The beta 2-agonists currently used as bronchodilators are racemic mixtures of R- and S-enantiomers. In the present study, we examined the effects of enantiomers of the beta 2-agonists albuterol and formoterol on acetylcholine (ACh) release from equine trachealis parasympathetic nerves. ACh release was evoked by electrical field stimulation (20 V, 0.5 ms, 0.5 Hz) and measured by high-performance liquid chromatography coupled with electrochemical detection. We also tested the effects of enantiomers of albuterol and formoterol on equine tracheal smooth muscle (TSM) contraction in response to exogenous ACh. R- and RS-albuterol (10(-8) to 10(-5) M) and RR- and RR/SS-formoterol (10(-8) to 10(-5) M) augmented ACh release in a concentration-dependent manner. Beginning at 10(-6) M, SS-formoterol significantly increased ACh release, and at 10(-5) M, release increased by 71.9 +/- 8.7% over baseline. This effect was only observed, however, when the prejunctional muscarinic autoinhibitory effect of ACh was prevented with atropine. Both the RR- and SS-formoterol-induced increases in ACh release were abolished by the beta 2-antagonist ICI-118551 (3 x 10(-7) M). The effect of S-albuterol on ACh release was variable, and the mean increase induced by 10(-5) M was 30.8 +/- 16.1% in the presence of atropine. In the muscle tension study, R- and RS-albuterol and RR- and RR/SS-formoterol (10(-8) to 10(-5) M) but not the S-enantiomers inhibited TSM contraction. Even though R-enantiomers augment ACh release, they potently inhibit TSM contraction. Because racemic beta 2-agonists are bronchodilators on acute administration, the postjunctional spasmolytic effects of R-enantiomers predominate over the spasmogenic effect evoked via increased ACh release. The S-enantiomers, in contrast, do not inhibit TSM contraction and therefore would not contribute to the observed bronchodilation of the racemate. The S-enantiomers do prejunctionally facilitate ACh release when prejunctional muscarinic autoreceptors are dysfunctional, suggesting a potentially deleterious effect.
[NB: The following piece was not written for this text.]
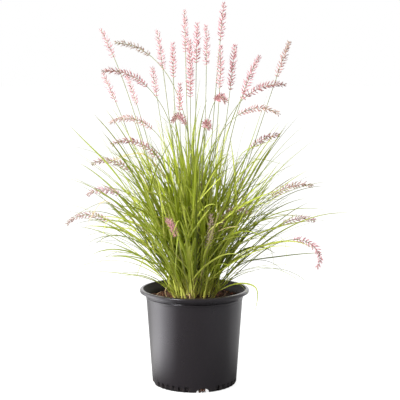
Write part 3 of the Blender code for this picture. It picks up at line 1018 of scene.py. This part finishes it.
def soilMaterial():
    material, tree, shader = newMaterial("pottingSoil")
    clods = useGroup(tree, "grain", Scale=90.0, Contrast=0.16)
    specks = useGroup(tree, "grain", Scale=420.0, Contrast=0.12)
    tint = mark(tree, "tint")
    colour = layered(
        soil["dark"],
        (clods["Mask"], tuple(0.55 * c for c in soil["brown"])),
        (ramp(tint, 0, 1, 0.35, 0.8), soil["brown"]),
        (ramp(tint, 0, 1, 0.8, 0.95), soil["red"]),
        (mark(tree, "dry"), soil["tan"]),
        (times(specks["Mask"], 0.3), soil["dark"]),
    )
    finishMaterial(shader, colour, ramp(specks["Mask"], 0.8, 0.97), clods["Height"], 0.5, 0.8 * mm)
    return material


def soilHeight(x, y):
    radius = math.hypot(x, y)
    lumps = 2.4 * mm * noise.noise(Vector((x * 55, y * 55, 0.3)))
    crumbs = 1.5 * mm * noise.noise(Vector((x * 190, y * 190, 1.7)))
    mound = 3.0 * mm * math.exp(-((radius / (52 * mm)) ** 2))
    edge = -1.5 * mm * max(0, (radius - 88 * mm) / (12 * mm))
    return soil["top"] + lumps + crumbs + mound + edge


def lumpRings(rng, centres, sizes, stretch, sides=5):
    # small uneven lumps: four rings each, squashed and turned at random
    count = len(centres)
    t = np.array([0.0, 0.3, 0.7, 1.0])[None, :]
    girth = np.array([0.35, 1.0, 0.9, 0.3])[None, :] * rng.uniform(0.75, 1.2, (count, 4))
    axis = unit(rng.normal(0, 1, (count, 3)) * np.array([1, 1, 0.45]))
    side = unit(np.cross(axis, unit(rng.normal(0, 1, (count, 3)))))
    length = sizes * stretch
    line = centres[:, None] + axis[:, None] * ((t - 0.5) * length[:, None])[..., None]
    level = np.repeat(side[:, None], 4, 1)
    return sweep(line, level, np.cross(np.repeat(axis[:, None], 4, 1), level), roundSection(sides),
                 girth * sizes[:, None] / 2, girth * sizes[:, None] * rng.uniform(0.3, 0.5, (count, 1)))


def scattered(rng, count, inner, outer):
    radius = np.sqrt(rng.uniform(inner**2, outer**2, count))
    azimuth = rng.uniform(0, 2 * math.pi, count)
    x, y = radius * np.cos(azimuth), radius * np.sin(azimuth)
    return np.stack([x, y, [soilHeight(a, b) for a, b in zip(x, y)]], -1)


def soilBody():
    # the root ball as one closed lump, its top crumbly
    wallLow = pot["baseRadius"] - pot["wall"] - 2.2 * mm
    radii = np.linspace(0.4 * mm, soil["mouth"], soil["rings"])
    rings = [levelRing(soil["sides"], radius, 0) for radius in radii]
    for ring in rings:
        ring[:, 2] = [soilHeight(x, y) for x, y in ring[:, :2]]
    for radius, height in ((wallLow + 0.6 * mm, 20 * mm), (wallLow - 6 * mm, 9.4 * mm), (0.4 * mm, 8.9 * mm)):
        rings.append(levelRing(soil["sides"], radius, height))
    return tubes(np.array([rings[::-1]]), 0, (0, 0, 1, 0.5), tint=0.1, dry=0.0)


def drainSpots(rng, count, hole, low):
    # places in the mouth of a drain hole, where soil and roots bulge out
    out, level = rng.uniform(79, 88, count) * mm, rng.uniform(-8, 5, count) * mm
    return atDrain(hole, out, level, rng.uniform(low, 9.5 * mm, count))


def makeSoil():
    rng = np.random.default_rng(5)
    body = soilBody()
    grains = scattered(rng, soil["grains"], 20 * mm, soil["mouth"] - 2 * mm)
    grains[:, 2] += 0.2 * mm
    bulges = [drainSpots(rng, 130, 0, 1.4 * mm)] + [drainSpots(rng, 30, hole, 6 * mm) for hole in (1, 2, 3)]
    grains = np.concatenate([grains] + bulges)
    sizes = rng.gamma(3.0, 0.75, len(grains)) * mm + 0.6 * mm
    sizes[soil["grains"]:] = np.minimum(sizes[soil["grains"]:], 2.4 * mm)
    tint = rng.uniform(0, 1, len(grains))[:, None, None]
    lumps = lumpRings(rng, grains, np.minimum(sizes, 6 * mm), 1.3)
    pebbles = tubes(lumps, 0, (0, 0.5, 1, 0.8), tint=tint, dry=0.0)
    chips = scattered(rng, soil["chips"], 30 * mm, soil["mouth"] - 6 * mm)
    chips[:, 2] += 0.8 * mm
    tint = rng.uniform(0.6, 1, soil["chips"])[:, None, None]
    dry = np.where(rng.uniform(0, 1, soil["chips"]) < 0.35, 0.7, 0.0)[:, None, None]
    lumps = lumpRings(rng, chips, rng.uniform(2.5, 4.5, soil["chips"]) * mm, 2.8)
    bark = tubes(lumps, 0, (0, 0.8, 1, 0.9), tint=tint, dry=dry)
    roots = scattered(rng, soil["roots"], 30 * mm, soil["mouth"] - 14 * mm) - np.array([0, 0, 0.5 * mm])
    hanging = drainSpots(rng, 16, 0, 7 * mm)
    roots = np.concatenate([roots, hanging])
    count = len(roots)
    down = np.arange(count) >= soil["roots"]
    lean = np.where(down, rng.uniform(120, 165, count), rng.uniform(60, 84, count))
    length = np.where(down, rng.uniform(4, 7, count), rng.uniform(6, 22, count)) * mm
    droop = np.where(down, 20, rng.uniform(10, 45, count))
    line, _, sideways, upward = archLines(roots, rng.uniform(0, 360, count), lean, droop, length, 1.0,
                                          rng.normal(0, 60, count), 8)
    thin = rng.uniform(0.16, 0.42, count)[:, None] * mm * np.linspace(1, 0.4, 8)[None, :]
    fibres = tubes(sweep(line, sideways, upward, roundSection(4), thin, thin), 0, (0, 0.9, 1, 1),
                   tint=0.9, dry=rng.uniform(0.3, 1, count)[:, None, None])
    makePiece("rootBall", [body, pebbles, bark, fibres], [soilMaterial()], "soil")
    print("soil made")


makeSoil()

crown = {
    "sheaths": 84,
    "outer": 43 * mm,
    "deadBlades": 16,
    "pale": fromScreen(206, 190, 112),
    "pink": fromScreen(140, 84, 56),
}


def crownMaterial():
    material, tree, shader = newMaterial("crownSheath")
    fibre = useGroup(tree, "fibre", Streaks=6.0, Breaks=4.0)
    grain = useGroup(tree, "grain", Scale=70.0, Contrast=0.2)
    colour = layered(
        leaf["lime"],
        (mark(tree, "tint"), leaf["green"]),
        (ramp(mark(tree, "along"), 0.9, 0, 0.05, 0.32), blend(fibre["Streak"], crown["pale"], crown["pink"])),
        (mark(tree, "dry"), blend(fibre["Streak"], leaf["straw"], leaf["rust"])),
        (mark(tree, "earth"), soil["dark"]),
        (times(grain["Mask"], 0.3), soil["brown"]),
    )
    finishMaterial(shader, colour, ramp(fibre["Streak"], 0.5, 0.8), fibre["Height"], 0.5, 0.3 * mm)
    return material


def makeCrown():
    rng = np.random.default_rng(17)
    low, top = (corner.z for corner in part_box("crown"))
    radii = np.linspace(0.5 * mm, crown["outer"], 12)
    profile = low + (top - low) * np.cos(radii / crown["outer"] * math.pi / 2) ** 0.8
    turns = np.arange(60) * 2 * math.pi / 60
    rings = []
    for number, (radius, height) in enumerate(zip(radii[::-1], profile[::-1])):
        lumpy = 1 + 0.03 * np.sin(turns * 9 + number) + 0.03 * np.sin(turns * 14 - number)
        rings.append(levelRing(60, radius * lumpy, height))
    foot = rings[0] * np.array([0.9, 0.9, 1]) - np.array([0, 0, 4 * mm])
    mound = np.array([[foot] + rings])
    chunks = [tubes(mound, 0, (0, 0, 1, 0.2), along=0.0, across=0.5, tint=0.5, dry=0.0, earth=0.92)]
    count = crown["sheaths"]
    radius = crown["outer"] * np.sqrt(rng.uniform(0.02, 1, count)) * 0.98
    azimuth = rng.uniform(0, 360, count)
    lean = 24 * (radius / crown["outer"]) ** 1.6 * rng.uniform(0.4, 1.1, count)
    root = around(np.radians(azimuth)) * radius[:, None]
    root[:, 2] = np.interp(radius, radii, profile) - 6 * mm
    length = rng.uniform(26, 74, count) * mm
    line, _, sideways, upward = archLines(root, azimuth, lean, rng.uniform(-4, 14, count), length, 1.5,
                                          rng.normal(0, 8, count), 9)
    wide = rng.uniform(1.5, 2.8, count)[:, None] * mm * np.linspace(1, 0.55, 9)[None, :]
    sheaths = sweep(line, sideways, upward, roundSection(7), wide, wide * 0.7)
    t = np.linspace(0, 1, 9)[None, :, None]
    dry = np.where(rng.uniform(0, 1, count) < 0.16, rng.uniform(0.5, 1, count), 0)[:, None, None]
    seven = np.abs(np.linspace(-1, 1, 7))
    chunks.append(tubes(sheaths, 0, (0, 0.2, 1, 0.65), along=t, across=seven,
                        tint=rng.uniform(0, 1, count)[:, None, None], dry=dry))
    count = crown["deadBlades"]
    azimuth = rng.uniform(0, 360, count)
    radius = rng.uniform(20, 42, count) * mm
    root = around(np.radians(azimuth)) * radius[:, None]
    root[:, 2] = np.interp(radius, radii, profile) - 2 * mm
    chunks.append(bladeChunk(rng, root, azimuth, rng.uniform(8, 50, count), rng.uniform(10, 150, count),
                             rng.uniform(40, 120, count) * mm, rng.uniform(0.8, 1.6, count) * mm,
                             np.ones(count), (0, 0.65, 1, 0.94)))
    # two dry scraps at the front: a pale hook that curls back over the soil, and a flat end across the stems
    scraps = np.array([[-54, -26, 182, 180, 34, -150, 40, 1.5], [4, -46, 227, -4, 78, 12, 26, 1.1]])
    lengths, widths = scraps[:, 6:].T * mm
    chunks.append(bladeChunk(rng, scraps[:, :3] * mm, *scraps[:, 3:6].T, lengths, widths, np.full(2, 0.9),
                             (0, 0.94, 1, 1), steady=True))
    makePiece("crownSheaths", chunks, [crownMaterial()], "crown")
    print("crown made")


makeCrown()

# ---- floor, light and camera

studio = {
    "room": 0.22,
    "leftWall": 0.35,
    "rightWall": 0.45,
    "backWall": 1.6,
    "ceiling": 0.5,
    "floorGlow": 0.86,
    "leftBounce": 5.0,
    "rightBounce": 0.36,
    "keyPower": 92,
    "leftPower": 27,
    "edgePower": 3.5,
    "distance": 2.6,
    "height": 0.73,
    "pitch": 7.3,
    "lens": 113.6,
    "shift": (0.0138, -0.0108),
}


def makeFloor():
    bpy.ops.mesh.primitive_plane_add(size=30, location=(0, 0, -0.4 * mm))
    floor = bpy.context.object
    floor.name = "studioFloor"
    material, tree, shader = newMaterial("paleFloor")
    shader.inputs["Base Color"].default_value = (0.3, 0.3, 0.3, 1)
    shader.inputs["Roughness"].default_value = 0.9
    shader.inputs["Specular IOR Level"].default_value = 0
    shader.inputs["Emission Color"].default_value = (1, 1, 1, 1)
    path = addNode(tree, "LightPath").outputs
    coords = ownPlace(tree)
    place = split(coords)
    # the sweep is bright to the left of the pot and dimmer to the right, which only its gloss shows
    turn = maths("ARCTAN2", place["Y"], times(place["X"], -1.0))
    left = times(ramp(turn, 0.0, studio["leftBounce"], -0.9, -0.05), ramp(turn, 1.0, 0.06, 0.0, 0.75))
    right = ramp(place["X"], 0.0, studio["rightBounce"], 0.1, 0.5)
    away = addNode(tree, "VectorMath", {0: coords}, operation="LENGTH").outputs["Value"]
    glossy = times(path["Is Glossy Ray"], times(plus(left, right), ramp(away, 0.0, 1.0, 0.12, 0.32)))
    seen = times(path["Is Camera Ray"], studio["floorGlow"])
    give(shader.inputs["Emission Strength"], plus(seen, glossy))
    floor.data.materials.append(material)


def areaLight(name, place, target, size, power):
    data = bpy.data.lights.new(name, "AREA")
    data.shape = "RECTANGLE"
    data.size, data.size_y = size
    data.energy = power
    lamp = newObject(name, data)
    lamp.location = place
    lamp.rotation_euler = (Vector(target) - Vector(place)).to_track_quat("-Z", "Y").to_euler()


def makeStudio():
    world = bpy.data.worlds.new("studioRoom")
    bpy.context.scene.world = world
    world.use_nodes = True
    tree = world.node_tree
    way = split(addNode(tree, "TexCoord").outputs["Generated"])
    left = ramp(way["X"], studio["leftWall"], 0.0, -1.0, -0.1)
    right = ramp(way["X"], 0.0, studio["rightWall"], 0.3, 1.0)
    back = ramp(way["Y"], 0.0, studio["backWall"], 0.6, 0.95)
    top = ramp(way["Z"], 0.0, studio["ceiling"], 0.1, 1.0)
    lit = plus(plus(plus(left, right), back), plus(top, studio["room"]))
    seen = addNode(tree, "LightPath").outputs["Is Camera Ray"]
    strength = addNode(tree, "Mix", {"Factor": seen, "A": lit, "B": 1.0}, data_type="FLOAT")
    give(tree.nodes["Background"].inputs["Strength"], strength.outputs["Result"])
    tree.nodes["Background"].inputs["Color"].default_value = (1, 1, 1, 1)
    areaLight("keyLight", (-1.7, -1.6, 1.7), (0, 0, 0.35), (0.8, 0.8), studio["keyPower"])
    areaLight("leftLight", (-1.7, 0.42, 0.6), (0, 0, 0.25), (1.7, 1.6), studio["leftPower"])
    areaLight("edgeLight", (1.5, 1.3, 0.6), (0, 0, 0.3), (0.35, 1.4), studio["edgePower"])
    lens = bpy.data.cameras.new("view")
    camera = newObject("view", lens)
    camera.location = (0, -studio["distance"], studio["height"])
    camera.rotation_euler = (math.radians(90 - studio["pitch"]), 0, 0)
    lens.lens = studio["lens"]
    lens.shift_x, lens.shift_y = studio["shift"]
    bpy.context.scene.camera = camera
    bpy.context.scene.view_settings.view_transform = "Standard"  # keeps the white of the studio white
    print("studio ready")


makeFloor()
makeStudio()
Steric aspects of formoterol and terbutaline: is there an adverse effect of the distomer on airway smooth muscle function?

Experiments were made on isolated tissues from guinea-pig to test the hypothesis that the distomers of rac-beta 2-adrenoceptor agonists induce airway hyperreactivity. Tracheal strip preparations were contracted with carbachol. Both rac- and (R;R)-formoterol (2 and 1 mumol/l, respectively) produced an immediate relaxation, followed by a slow recovery of tone. (S;S)-Formoterol (2 mumol/l) had no effect on smooth muscle tone. Similar results were obtained with the enantiomers of terbutaline. In other strip preparations of the trachea or the main bronchi, cholinergic or nonadrenergic/noncholinergic (NANC) excitatory responses were evoked by electrical field-stimulation. The eutomers, (R;R)-formoterol and (R)-terbutaline, inhibited concentration-dependently both cholinergic and NANC-induced contractions. The distomers, (S;S)-formoterol and (S)-terbutaline, showed qualitatively the same effects but were about 1,000 times less potent than the corresponding eutomer. In a third series of experiments, either enantiomer of formoterol was administered to an electrically stimulated vagus nerve-trachea tube preparation. The nerve-induced contractions were inhibited by both enantiomers, but (S;S)-formoterol was about 1,000 times less potent than (R;R)-formoterol. For both enantiomers of formoterol, about tenfold higher concentrations was required to obtain the same degree of inhibition when given intratracheally as compared with administration in the external medium. There was no indication in any of the experimental approaches that (S;S)-formoterol or (S)-terbutaline might enhance the response to cholinergic or NANC-related stimuli.